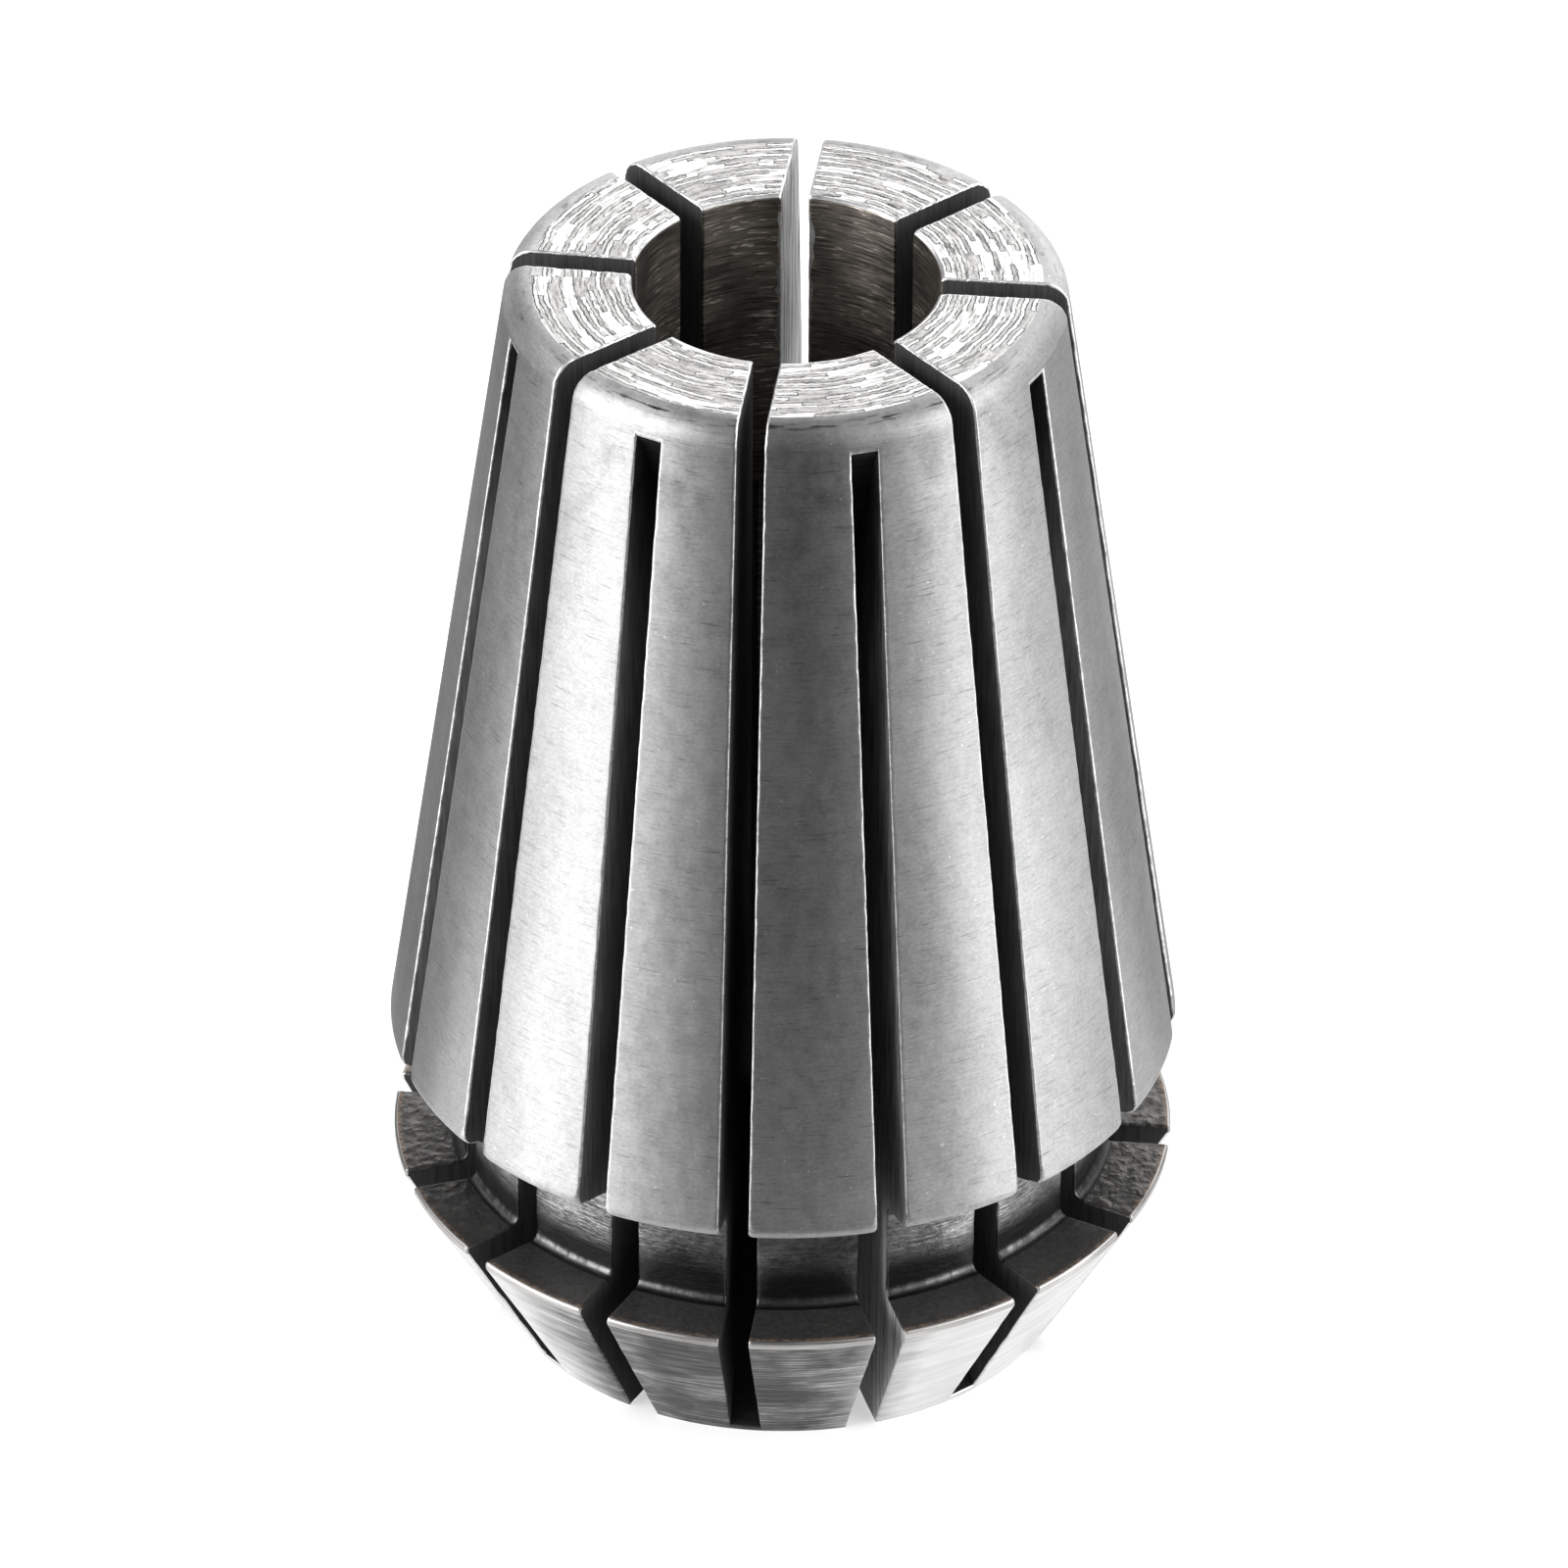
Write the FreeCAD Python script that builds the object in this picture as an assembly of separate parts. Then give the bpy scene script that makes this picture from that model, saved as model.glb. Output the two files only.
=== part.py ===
import FreeCAD, Part
import math
import os

# Spring collet for a tapered tool holder: one turned, ground and slotted steel
# sleeve. It stands on its nose face, with its axis on Z, and the front of the
# piece faces -Y. All lengths are in millimetres and all angles in degrees.

# Long taper, which the holder's seat squeezes
LENGTH = 31.5
HEAD_DIAMETER = 21.05
TAPER_HALF_ANGLE = 8.0
SMALL_END_ROUND = 0.7
HEAD_ROUND = 0.35

# Bore, which grips the tool's shank
BORE_DIAMETER = 8.0
BORE_CHAMFER = 0.1

# Nose ring, which the clamping nut pushes on and pulls out by
NOSE_FACE_DIAMETER = 15.4
NOSE_HALF_ANGLE = 30.0
RING_DIAMETER = 20.85
RING_LAND = 0.2
EDGE_BREAK = 0.08

# Groove between the nose ring and the head
NECK_DIAMETER = 17.4
NECK_LENGTH = 2.8
NECK_ROUND = 0.25
HEAD_UNDERSIDE_SLOPE = 18.0

# Slots, sawn alternately from the two ends by a disc that stays outside
SLOTS_PER_END = 8
SLOT_WIDTH = 0.76
FRONT_SLOT_ANGLE = -96.3
SAW_DIAMETER = 63.0
SAW_OVERCUT = 1.0
NOSE_WEB = 0.25
SMALL_END_WEB = 0.75
SAW_RUNOUT = 2.0


def radians(degrees):
    return math.radians(degrees)


def on_axis_plane(radius, height):
    """A point of the half section, in the plane through the axis and +X."""
    return FreeCAD.Vector(radius, 0, height)


def rounded_corner(before, corner, after, rounding):
    """Where the rounding of a corner starts, its middle and where it ends."""
    back = before - corner
    ahead = after - corner
    half_angle = back.getAngle(ahead) / 2
    wall_limit = min(back.Length, ahead.Length) / 2
    reach = min(rounding / math.tan(half_angle), wall_limit)
    back.normalize()
    ahead.normalize()
    inward = back + ahead
    inward.normalize()
    radius = reach * math.tan(half_angle)
    middle = corner + inward * (reach / math.cos(half_angle) - radius)
    return corner + back * reach, middle, corner + ahead * reach


def rounded_wire(corners):
    """A closed wire through corners of (radius, height, rounding radius)."""
    points = [on_axis_plane(radius, height) for radius, height, _ in corners]
    turns = []
    for i, (_, _, rounding) in enumerate(corners):
        if rounding:
            turns.append(rounded_corner(points[i - 1], points[i], points[(i + 1) % len(points)], rounding))
        else:
            turns.append((points[i], points[i], points[i]))
    edges = []
    for i, (start, middle, end) in enumerate(turns):
        if start != end:
            edges.append(Part.Arc(start, middle, end).toShape())
        edges.append(Part.makeLine(end, turns[(i + 1) % len(turns)][0]))
    return Part.Wire(edges)


# Heights and radii that follow from the driving sizes
bore_radius = BORE_DIAMETER / 2
face_radius = NOSE_FACE_DIAMETER / 2
ring_radius = RING_DIAMETER / 2
neck_radius = NECK_DIAMETER / 2
head_radius = HEAD_DIAMETER / 2
cone_top = (ring_radius - face_radius) / math.tan(radians(NOSE_HALF_ANGLE))
ring_top = cone_top + RING_LAND
neck_top = ring_top + NECK_LENGTH
head_foot = neck_top + (head_radius - neck_radius) * math.tan(radians(HEAD_UNDERSIDE_SLOPE))


def taper_radius(height):
    return head_radius - (height - head_foot) * math.tan(radians(TAPER_HALF_ANGLE))


def turned_blank():
    """The sleeve before it is slotted, as a turned section round the axis."""
    mouth_radius = bore_radius + BORE_CHAMFER
    section = rounded_wire([
        (mouth_radius, 0, 0),
        (face_radius, 0, EDGE_BREAK),
        (ring_radius, cone_top, 0),
        (ring_radius, ring_top, EDGE_BREAK),
        (neck_radius, ring_top, NECK_ROUND),
        (neck_radius, neck_top, NECK_ROUND),
        (head_radius, head_foot, HEAD_ROUND),
        (taper_radius(LENGTH), LENGTH, SMALL_END_ROUND),
        (mouth_radius, LENGTH, 0),
        (bore_radius, LENGTH - BORE_CHAMFER, 0),
        (bore_radius, BORE_CHAMFER, 0),
    ])
    return Part.Face(section).revolve(FreeCAD.Vector(), FreeCAD.Vector(0, 0, 1), 360)


def saw_cut(end_radius, end_height, way):
    """A slot's cutter in the XZ plane.

    The disc's rim leaves the solid at end_radius and end_height. The disc runs
    from there out of the end of the sleeve, up where way is 1 and down where
    it is -1, and its rim reaches SAW_OVERCUT past the wall into the bore.
    """
    saw_radius = SAW_DIAMETER / 2
    inner = bore_radius - SAW_OVERCUT
    outer = max(head_radius, ring_radius) + SAW_RUNOUT
    centre = inner + saw_radius

    def rim_drop(radius):
        return math.sqrt(saw_radius ** 2 - (centre - radius) ** 2)

    centre_height = end_height + way * rim_drop(end_radius)
    exit_height = LENGTH + SAW_RUNOUT if way > 0 else -SAW_RUNOUT
    middle = (inner + outer) / 2
    arc_start = on_axis_plane(outer, centre_height - way * rim_drop(outer))
    arc_middle = on_axis_plane(middle, centre_height - way * rim_drop(middle))
    arc_end = on_axis_plane(inner, centre_height)
    inner_exit = on_axis_plane(inner, exit_height)
    outer_exit = on_axis_plane(outer, exit_height)
    outline = Part.Wire([
        Part.Arc(arc_start, arc_middle, arc_end).toShape(),
        Part.makeLine(arc_end, inner_exit),
        Part.makeLine(inner_exit, outer_exit),
        Part.makeLine(outer_exit, arc_start),
    ])
    plate = Part.Face(outline).extrude(FreeCAD.Vector(0, SLOT_WIDTH, 0))
    plate.translate(FreeCAD.Vector(0, -SLOT_WIDTH / 2, 0))
    return plate


def slot_cutters():
    """Both rings of cutters, each half a pitch from the other."""
    pitch = 360 / SLOTS_PER_END
    web_height = LENGTH - SMALL_END_WEB
    small_end_slot = saw_cut(face_radius, NOSE_WEB, 1)
    nose_slot = saw_cut(taper_radius(web_height), web_height, -1)
    cutters = []
    for i in range(SLOTS_PER_END):
        for cutter, offset in ((small_end_slot, 0), (nose_slot, pitch / 2)):
            placed = cutter.copy()
            placed.rotate(FreeCAD.Vector(), FreeCAD.Vector(0, 0, 1), FRONT_SLOT_ANGLE + offset + i * pitch)
            cutters.append(placed)
    return cutters


def collet():
    return turned_blank().cut(slot_cutters())


os.makedirs("parts", exist_ok=True)
sleeve = collet().Solids[0]
sleeve.exportStep("parts/collet.step")
print("collet: valid", sleeve.isValid(), "volume", round(sleeve.Volume, 2), "mm3")
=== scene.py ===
import math
import bmesh
import bpy
import numpy as np
from mathutils import Matrix, Vector
from mathutils.geometry import delaunay_2d_cdt

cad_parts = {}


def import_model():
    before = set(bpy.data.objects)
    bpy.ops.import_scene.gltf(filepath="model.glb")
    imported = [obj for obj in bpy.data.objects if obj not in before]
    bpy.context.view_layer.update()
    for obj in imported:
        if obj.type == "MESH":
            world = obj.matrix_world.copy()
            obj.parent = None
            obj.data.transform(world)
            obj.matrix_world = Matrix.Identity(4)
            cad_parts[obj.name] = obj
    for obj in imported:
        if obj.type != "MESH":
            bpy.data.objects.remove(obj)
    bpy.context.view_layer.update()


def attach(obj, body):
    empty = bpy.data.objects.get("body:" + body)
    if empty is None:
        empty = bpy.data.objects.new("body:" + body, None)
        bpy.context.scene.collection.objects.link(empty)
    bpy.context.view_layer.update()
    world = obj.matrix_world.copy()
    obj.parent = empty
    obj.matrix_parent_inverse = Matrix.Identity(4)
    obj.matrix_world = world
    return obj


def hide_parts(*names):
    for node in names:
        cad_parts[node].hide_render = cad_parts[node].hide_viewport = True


# A slotted steel collet that stands on its nose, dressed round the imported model.
# Lengths here are in millimetres and angles in degrees, unless a name ends in _M
# for metres. The scene itself is in metres, with the collet's axis on Z.
MM = 0.001

# Turned section, as radii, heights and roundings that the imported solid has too
LENGTH = 31.5
BORE_RADIUS = 4.0
BORE_CHAMFER = 0.1
FACE_RADIUS = 7.7
NOSE_HALF_ANGLE = 30.0
RING_RADIUS = 10.425
RING_LAND = 0.2
EDGE_BREAK = 0.08
NECK_RADIUS = 8.7
NECK_LENGTH = 2.8
NECK_ROUND = 0.25
HEAD_RADIUS = 10.525
HEAD_UNDERSIDE_SLOPE = 18.0
HEAD_ROUND = 0.35
TAPER_HALF_ANGLE = 8.0
SMALL_END_ROUND = 0.7

# Sawn slots
SLOTS = 16
FIRST_SLOT_ANGLE = -96.3
SAW_RADIUS = 31.5
SAW_OVERCUT = 1.0
NOSE_WEB = 0.25
SMALL_END_WEB = 0.75
SLOT_WIDTH_TOP = 0.71
SLOT_WIDTH_FOOT = 0.81
SLOT_EDGE = 0.06
EDGE_UNEVENNESS = 0.3
SLOT_CLEAR = 0.15
CORNER_WEAR = 0.34
CORNER_REACH = 0.62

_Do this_
Write out exactly the lines from the start of the material through the line with "return FreeCAD.Vector(radius, 0, height)". No other output is expected.

_Solution to the problem_
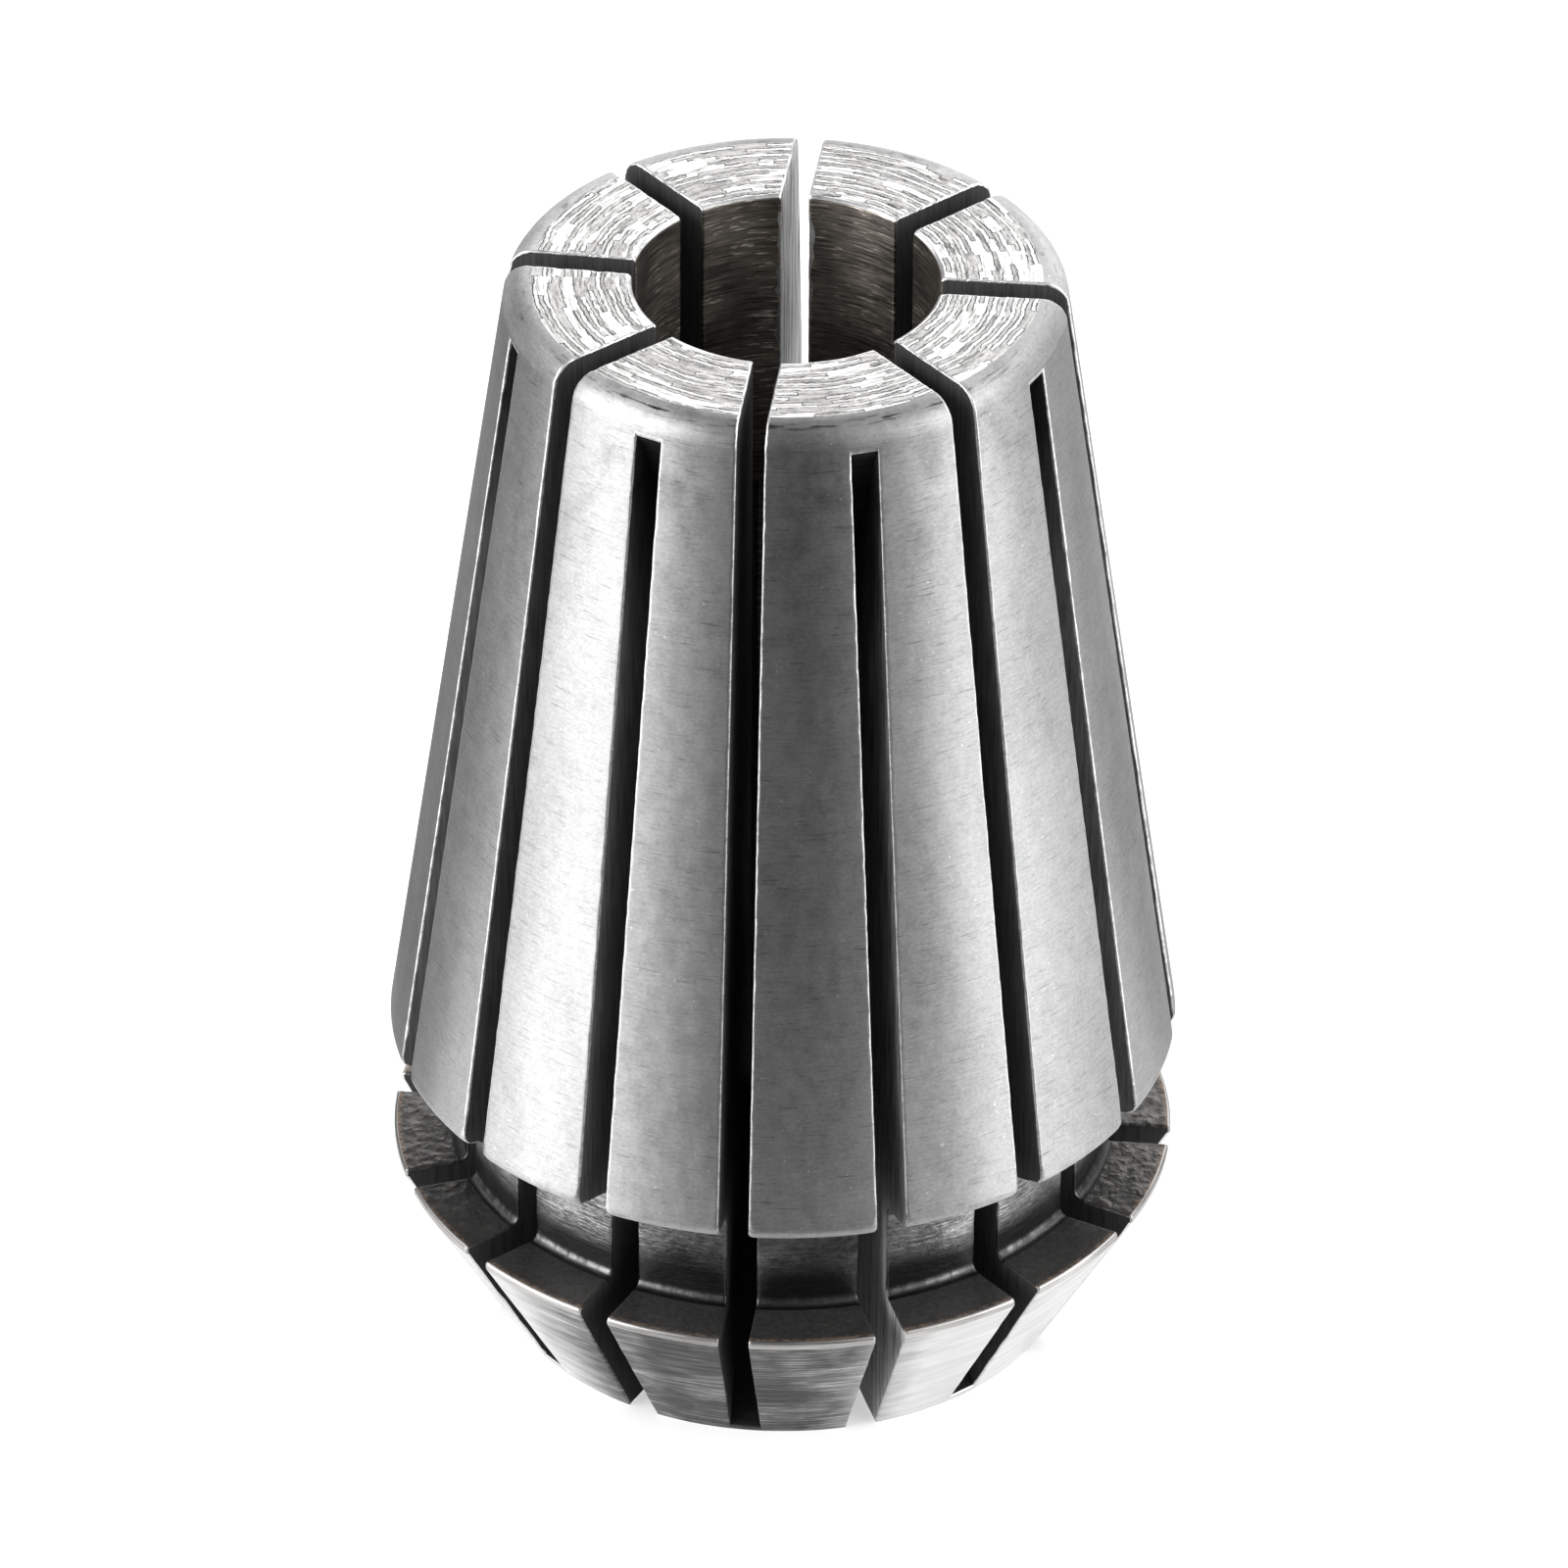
Write the FreeCAD Python script that builds the object in this picture as an assembly of separate parts. Then give the bpy scene script that makes this picture from that model, saved as model.glb. Output the two files only.
=== part.py ===
import FreeCAD, Part
import math
import os

# Spring collet for a tapered tool holder: one turned, ground and slotted steel
# sleeve. It stands on its nose face, with its axis on Z, and the front of the
# piece faces -Y. All lengths are in millimetres and all angles in degrees.

# Long taper, which the holder's seat squeezes
LENGTH = 31.5
HEAD_DIAMETER = 21.05
TAPER_HALF_ANGLE = 8.0
SMALL_END_ROUND = 0.7
HEAD_ROUND = 0.35

# Bore, which grips the tool's shank
BORE_DIAMETER = 8.0
BORE_CHAMFER = 0.1

# Nose ring, which the clamping nut pushes on and pulls out by
NOSE_FACE_DIAMETER = 15.4
NOSE_HALF_ANGLE = 30.0
RING_DIAMETER = 20.85
RING_LAND = 0.2
EDGE_BREAK = 0.08

# Groove between the nose ring and the head
NECK_DIAMETER = 17.4
NECK_LENGTH = 2.8
NECK_ROUND = 0.25
HEAD_UNDERSIDE_SLOPE = 18.0

# Slots, sawn alternately from the two ends by a disc that stays outside
SLOTS_PER_END = 8
SLOT_WIDTH = 0.76
FRONT_SLOT_ANGLE = -96.3
SAW_DIAMETER = 63.0
SAW_OVERCUT = 1.0
NOSE_WEB = 0.25
SMALL_END_WEB = 0.75
SAW_RUNOUT = 2.0


def radians(degrees):
    return math.radians(degrees)


def on_axis_plane(radius, height):
    """A point of the half section, in the plane through the axis and +X."""
    return FreeCAD.Vector(radius, 0, height)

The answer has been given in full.